If you’re thinking of buying a new tumble dryer, you may have considered a vented dryer (where the hot and damp air from your laundry is vented outside) or a condenser tumble dryer (which condenses water and collects it in a tank).
However, there is another option available – a heat pump dryer.
Heat pump tumble dryers are much more economical to run, and are better for the environment due to their lower energy consumption, but they are often much more expensive to buy. So, are heat pump dryers really worth the initial cost?
How does a heat pump dryer work?
With a heat pump dryer, moisture is removed from clothes by heating the air in the drum, which is then passed through filters and partly cooled. This forms condensation which is stored in a collection tank, in the same way as a traditional condenser dryer. The air is still warm but is now dry, and is reused for the remainder of the drying cycle.

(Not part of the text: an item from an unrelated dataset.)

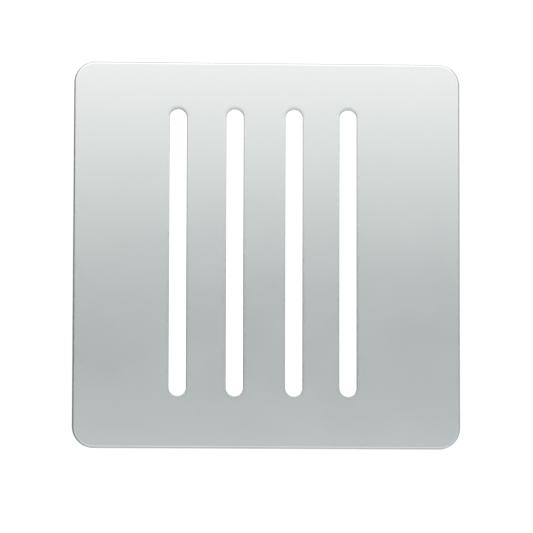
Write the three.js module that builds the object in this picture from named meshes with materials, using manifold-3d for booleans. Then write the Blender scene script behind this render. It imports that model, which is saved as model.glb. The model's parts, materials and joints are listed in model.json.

Because heat pump dryers reuse some of the heat leaving the machine’s drum, the amount of energy required to dry the load is greatly reduced.
The benefits of heat pump dryers
Heat pump dryers save more energy than even the most efficient vented or condenser tumble dryers, in many cases using half the amount of energy, which also means big savings on energy bills.
Which? magazine states that these savings can typically add up to around £35 a year, with the most efficient machines costing less than £25 a year to run compared to £77 for a standard condenser dryer.
Tumble dryers are known for guzzling electricity, so for those of us concerned about the environment, an energy-saving heat pump dryer may be a good option.
Heat pump dryers can also be much gentler on your laundry, with lower operating temperatures meaning softer clothes and less chance of fabrics shrinking.
The cons of heat pump dryers
One of the biggest drawbacks to heat pump dryers is the initial cost. The advanced technology increases the cost to the consumer, and although prices are coming down, you can expect to pay around £700 for a good quality appliance.
If you consider that you can buy an energy-efficient condenser dryer for around £350 less, the savings made on your electricity bill might not be worth it. UK Whitegoods points out that “life expectancy is usually about 5-10 years these days” for most appliances, but it could take 11 years before you save any money from running a heat pump dryer once you take the initial cost into consideration, so a heat pump dryer might not pay for itself in the long run.
Heat pump tumble dryers may save energy whilst drying laundry, but if you are concerned about the environmental impact of your machine, it’s also worth considering that the technology in heat pump dryers can require more energy to build, and also uses more materials and additional packaging.
One of the biggest drawbacks of a heat pump dryer is that they can take much longer to dry clothes due to lower operating temperatures. This isn’t ideal if you often need your laundry dry in a hurry!
Heat pump dryers can’t just be located in a garage or outbuilding, as most appliances will have a minimum operating room temperature of around 10 °C. Also, rooms that are too warm can be a problem too as cool, but not too cold air, is needed for condensing.
Heat pump dryers are certainly worth considering if helping the environment and saving energy bills are important to you.
However, due to the high initial cost of buying a heat pump dryer, they’re often best suited for households that do a lot of laundry (but don’t need it dried in a hurry), or for commercial use. It’s also best to look for a high-quality machine from a reliable brand, which is more likely to last over 10 years so you can recover the initial costs in reduced energy bills.